Post date: Nov 25, 2014 4:44:6 PM
About 100 piMass runs with modal and mean genotypes finished. Half of these are labelled as only including SNPs with MAF > 5%, but this isn't true (the -exclude-maf option doesn't do anything). The results are in /home/A01963476/projects/timema_wgexperiment/gemma/output_pimass and home/A01963476/projects/timema_wgexperiment/gemma/results/. Here is the summary that I sent to Patrik:
So, I ended up setting up 100 chains for the piMASS analysis. A few of these crapped out, so we have ~90 chains each for the Adenostoma and Ceanothus analyses.
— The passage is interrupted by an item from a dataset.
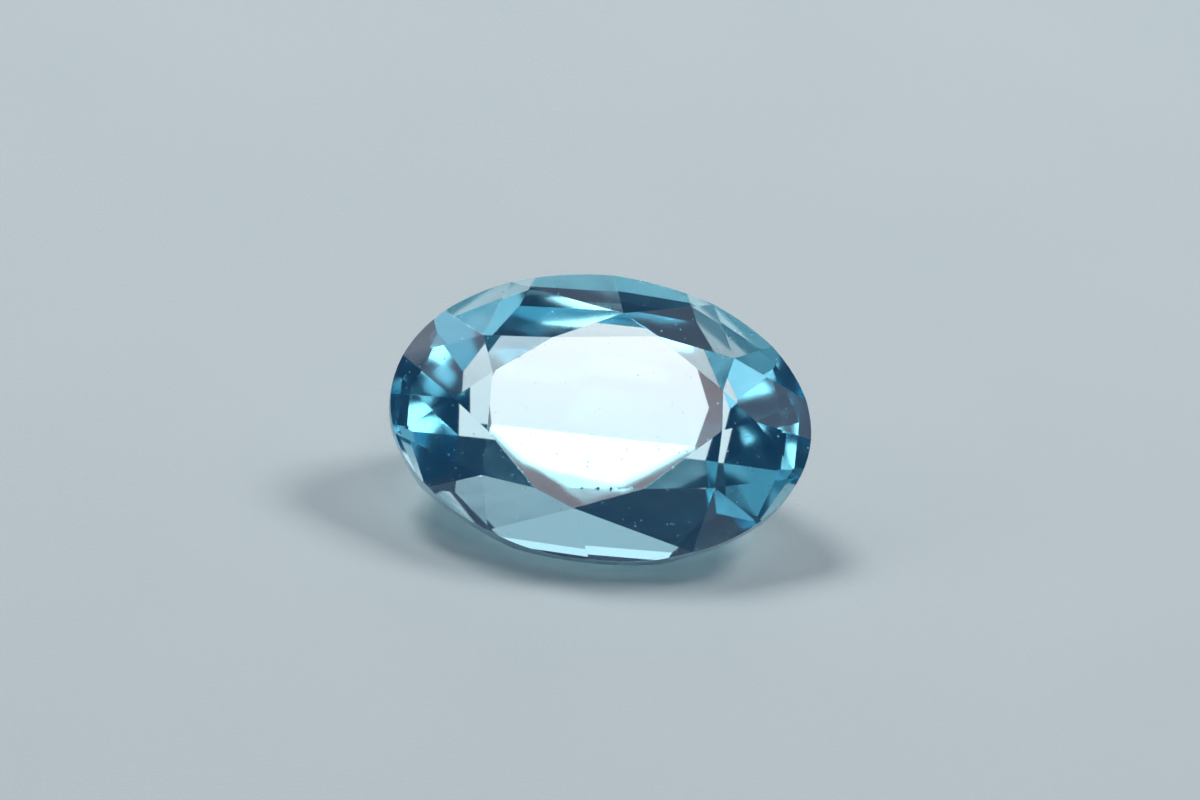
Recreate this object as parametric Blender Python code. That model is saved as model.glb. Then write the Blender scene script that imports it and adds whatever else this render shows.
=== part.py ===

I then split these sets of chains in two (i.e. two sets of about 45 chains) to see how consistent the results are. In short, we are doing a pretty reasonable job of getting the same posterior of PVE and no. of SNPs but not so good for the PIPs and regression coefficients. The correlation between the posterior probabilities for PVE and no. of SNPs is > 0.99 (posteriors and correlation for posteriors attached; the posteriors are shown as histograms because I noticed the violin plots were over-smoothing things). On the other hand, correlations for PIPs (~0.2), betas (~0.7) and model-averaged betas (i.e. PIPs x betas; 0.07) are much lower. Perhaps this shouldn't be surprising, you need considerably fewer MCMC iterations to infer the higher-level parameters than to estimate betas for 8 million SNPs.